[Records that describe objects]
-- start --
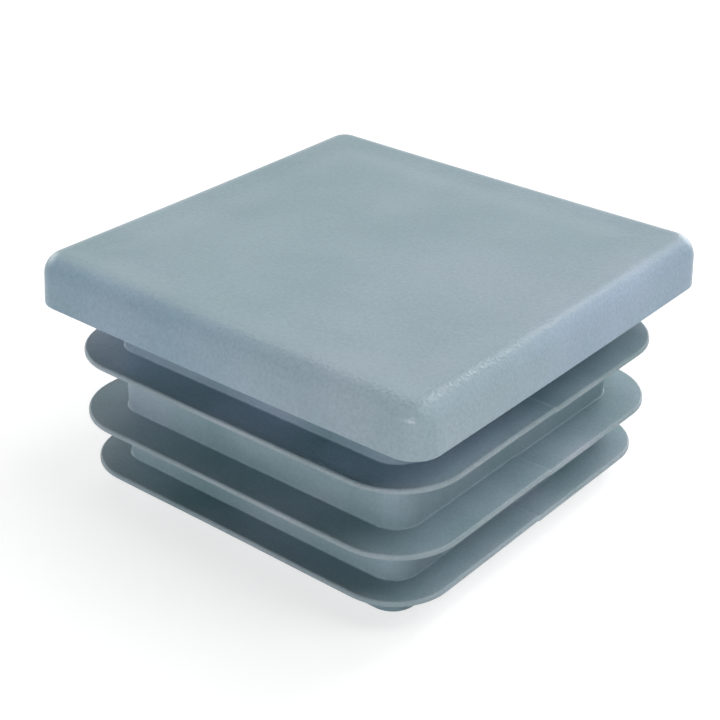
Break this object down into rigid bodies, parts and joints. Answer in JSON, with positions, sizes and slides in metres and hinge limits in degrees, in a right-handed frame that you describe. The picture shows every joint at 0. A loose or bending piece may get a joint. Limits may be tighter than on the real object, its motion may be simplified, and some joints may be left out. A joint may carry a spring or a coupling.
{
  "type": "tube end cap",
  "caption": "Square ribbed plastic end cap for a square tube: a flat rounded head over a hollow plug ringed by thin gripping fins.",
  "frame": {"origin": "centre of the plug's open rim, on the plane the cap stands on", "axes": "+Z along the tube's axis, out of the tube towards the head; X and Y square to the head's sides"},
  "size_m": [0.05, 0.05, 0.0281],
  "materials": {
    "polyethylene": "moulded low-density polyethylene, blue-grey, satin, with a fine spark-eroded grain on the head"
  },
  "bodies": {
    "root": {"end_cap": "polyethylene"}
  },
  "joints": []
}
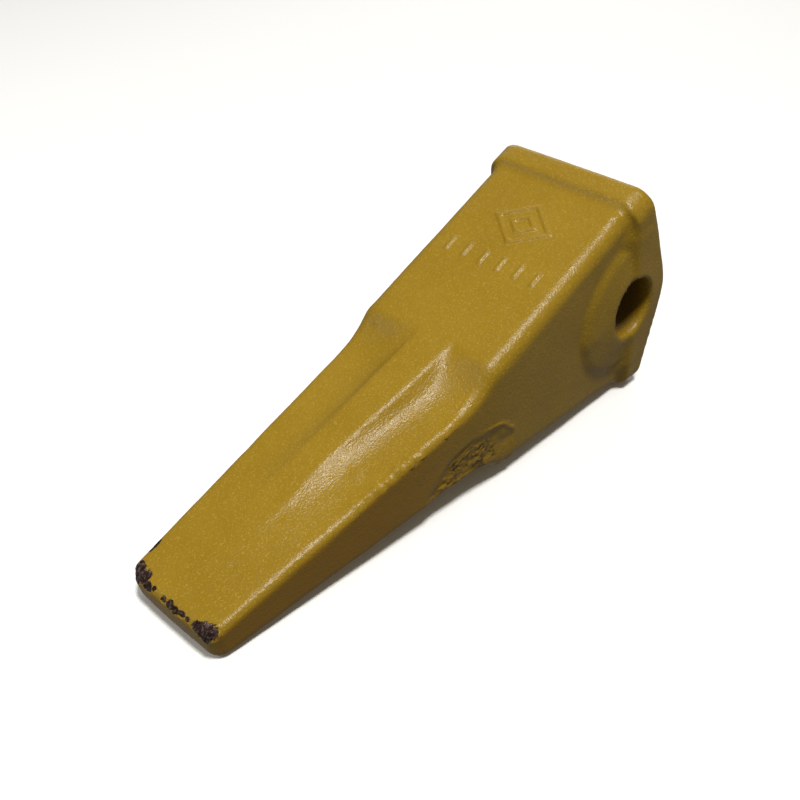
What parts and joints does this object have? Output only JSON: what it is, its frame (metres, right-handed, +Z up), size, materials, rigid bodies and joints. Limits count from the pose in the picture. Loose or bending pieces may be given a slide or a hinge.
-- end --
▶ **WRITTEN PROBLEM**: Return the whole listing exactly.

▶ **ANSWER IN FULL**:
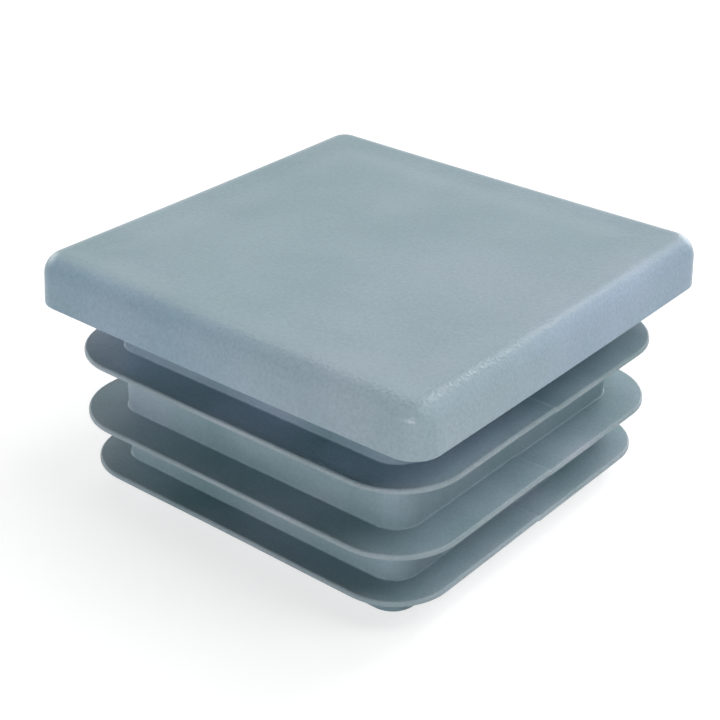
Break this object down into rigid bodies, parts and joints. Answer in JSON, with positions, sizes and slides in metres and hinge limits in degrees, in a right-handed frame that you describe. The picture shows every joint at 0. A loose or bending piece may get a joint. Limits may be tighter than on the real object, its motion may be simplified, and some joints may be left out. A joint may carry a spring or a coupling.
{
  "type": "tube end cap",
  "caption": "Square ribbed plastic end cap for a square tube: a flat rounded head over a hollow plug ringed by thin gripping fins.",
  "frame": {"origin": "centre of the plug's open rim, on the plane the cap stands on", "axes": "+Z along the tube's axis, out of the tube towards the head; X and Y square to the head's sides"},
  "size_m": [0.05, 0.05, 0.0281],
  "materials": {
    "polyethylene": "moulded low-density polyethylene, blue-grey, satin, with a fine spark-eroded grain on the head"
  },
  "bodies": {
    "root": {"end_cap": "polyethylene"}
  },
  "joints": []
}
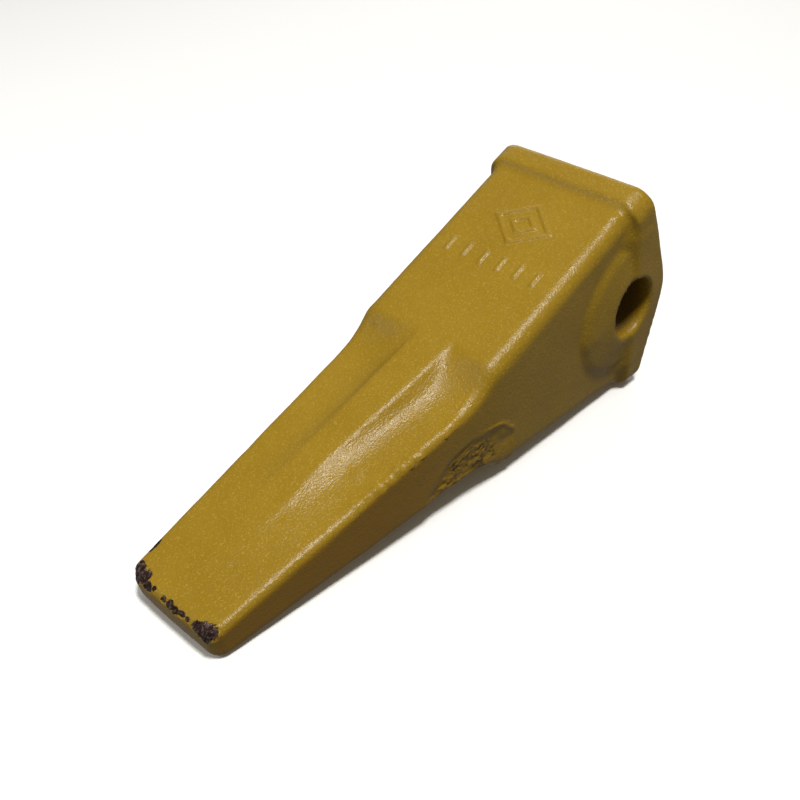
What parts and joints does this object have? Output only JSON: what it is, its frame (metres, right-handed, +Z up), size, materials, rigid bodies and joints. Limits count from the pose in the picture. Loose or bending pieces may be given a slide or a hinge.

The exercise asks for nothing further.